Speech at the Hanwang Forum

11 May 2013

Speech by Mr. Patrick Haverman, Deputy Country Director, UNDP China

Ladies and gentlemen, distinguished guests:

Good morning!

It is my great pleasure and privilege to address this prestigious forum, and I want to specially thank the Deyang Municipal Government for sponsoring it. This is indeed a truly international open platform for us to jointly advance the important agenda of disaster prevention and relief and sustainable development.

Our gathering today is particularly significant, as this year witnesses the Lushan earthquake and marks the fifth anniversary of the Wenchuan earthquake. The host city, Deyang, has suffered huge human and economic losses from these two devastating disasters.

However, the city and its people have demonstrated remarkable resilience and optimism, and achieved commendable success in post-earthquake reconstruction in the past five years.

Therefore it is very timely and appropriate for us to assemble here to take stock of our past disaster prevention and relief efforts, and to jointly strengthen our cooperation to build a resilient and sustainable society.

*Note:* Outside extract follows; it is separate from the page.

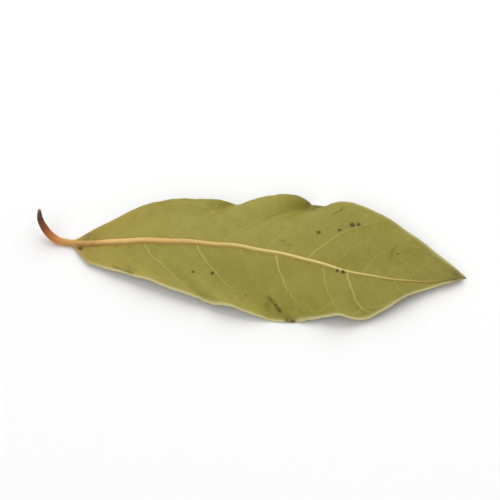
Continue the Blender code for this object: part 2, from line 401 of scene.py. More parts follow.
def quarter_round(distance, radius):
    """How far a face has closed in near an edge: 0 inside, and the radius at the edge itself."""
    q = np.clip(1 - distance / radius, 0, 1)
    return radius * (1 - np.sqrt(1 - q**2))


level = flatness(flat_face)
radius = smooth_line(MIDRIB_RADIUS, along)[:, None]
ridge = np.zeros_like(vein)
ridge[:, rib_rows] = radius * np.sqrt(1 - rib_place**2)
begins = ease(along / 0.1)[:, None]
closing = quarter_round(to_margin, THICKNESS / 2)
swell = SWELL_HEIGHT * ripples(flat_face[..., 0], flat_face[..., 1], SWELL_SIZE, seed=11)
swell = swell * (1 - rib) * ease(to_margin / 2)

relief = begins * (VEIN_HEIGHT * vein + ARCH_HEIGHT * arch + swell) + RIM_HEIGHT * rim
underside = flat_face.copy()
underside[..., 2] += (THICKNESS - closing) / level + ridge + relief

groove = np.zeros_like(vein)
groove[:, rib_rows] = GROOVE_DEPTH * radius * (1 - rib_place**2)
glossy_face = flat_face.copy()
glossy_face[..., 2] += begins * (groove + GLOSSY_VEIN_DEPTH * vein) + closing / level
print("the leaf is", round(float((THICKNESS + ridge).max()), 2), "mm thick over the midrib's foot")

# %% [markdown]
# ## The stalk
#
# The stalk is the midrib without its blade: a round rod a little over a millimetre thick
# that swells, hooks up and back as it dries, and thins to a dark broken end. It is a profile
# carried along a path. To keep the leaf one closed skin, the profile has the same number of
# points as the blade's two faces.

# %% The stalk's path and profile
STALK_THICKNESS = 1.3
TABLE_CUT = 0.1
STALK_RUN_IN = 0.03
STALK_BACKWARDS = [(0, 0), (0.25, 0.2), (0.5, 1.15), (0.75, 2.5), (1, 3.6)]
STALK_RISE = [(0, 0), (0.25, 0.15), (0.5, 1.2), (0.75, 2.7), (1, 4.9)]
STALK_OUTWARDS = [(0, 0), (0.25, 2.45), (0.5, 4.48), (0.75, 5.9), (1, 6.23)]
STALK_SWELLING = [(0, 1.0), (0.35, 1.06), (0.6, 1.0), (0.85, 0.7), (1, 0.34)]
FIBRE_DEPTH = 0.035
RIB_ANGLE = math.radians(28)
CROWDING = 1.7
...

In the last decade, disaster claimed over 1 million lives and caused 1 trillion dollars loss worldwide. A most recent destructive disaster is the Lushan earthquake last month. While we are deeply saddened by the loss of lives and devastation, we are heartened by the tremendous efforts and immediate response by the Chinese government in earthquake relief and recovery. UNDP is supporting the Chinese government with early recovery. Unfortunately

According to UN Office for Disaster Risk Reduction, the global trend is that underlying disaster risk drivers will grow and the risks will be increasingly trans-boundary in nature.  That is why China’s experience in disaster management is particularly worth sharing and international cooperation in that regard is very relevant in today’s context.

We at UNDP perceive disasters as a fundamental threat to development. Our goal is to promote a more resilient form of development with partners. We achieve this objective through strengthening national and local capacities for disaster risk management and through mainstreaming disaster risk reduction into development planning and practices.

We have been working closely with the Chinese government to explore solutions to specific challenges in local contexts, including landslides and debris in Ningxia, snowmelt flood in Xinjiang, as well as drought and desertification in Xinjiang.

The emphasis is on disaster preparedness and awareness, as every dollar invested into this preparedness saves seven dollars in disaster aftermath. For each of these projects, we make sure to address the needs of the most vulnerable, women, children, the aged and the disabled, since they are the ones hit hardest by natural disasters.

Meanwhile, we are about to launch a project with the China Law Society to help improve China’s legal system for disaster preparedness, thus creating an enabling legal environment for successful disaster management.  

In the past years, UNDP has been increasingly committed to building global partnerships and strengthening South-South and North-South cooperation in disaster management. In particular, we are facilitating collaboration efforts between China and Asian countries such as Bangladesh and Nepal, in order to build knowledge sharing networks and assist local communities in strengthen resilience and adapting to climate change.

We are also working on building a platform for China and African countries to cooperate on drought management. These projects join the forces of UNDP, donor agencies, the governments of China and developing countries, aiming at sharing valuable experience in terms of disaster management, preparedness and response.

While UNDP is working to promote civil society engagement and community-based risk reduction, we are very pleased to learn that civil society has played an active role in disaster management in China.

With disaster relief experience gained in the Wenchuan earthquake, civil society organisations acted very swiftly and in an organised manner in response to the Lushan earthquake.

This has been demonstrated by the fact that civil society staff were among the first relief workers permitted on the ground. More encouragingly, new organisation practices start to emerge. The NGOs self-organised themselves by forming the “4.20” alliance, a platform for information and funding sharing, to ensure better coordination and transparency.

With the signing of the Memorandum of Understanding between UNDP and Hanwang Forum Preparatory Committee, UNDP will take an important step to enhance its partnerships with private and social sectors.

Looking into the future, UNDP will continue to strive to mainstream disaster prevention and preparedness into national and international development agendas, while looking at innovative ways of collaboration with partners.

This forum provides a very good opportunity for us to share experience and discuss collaborative actions. Together, we will form a more efficient disaster response community to save the humanity from more catastrophes.

Again, thank you and I wish much success to the Forum.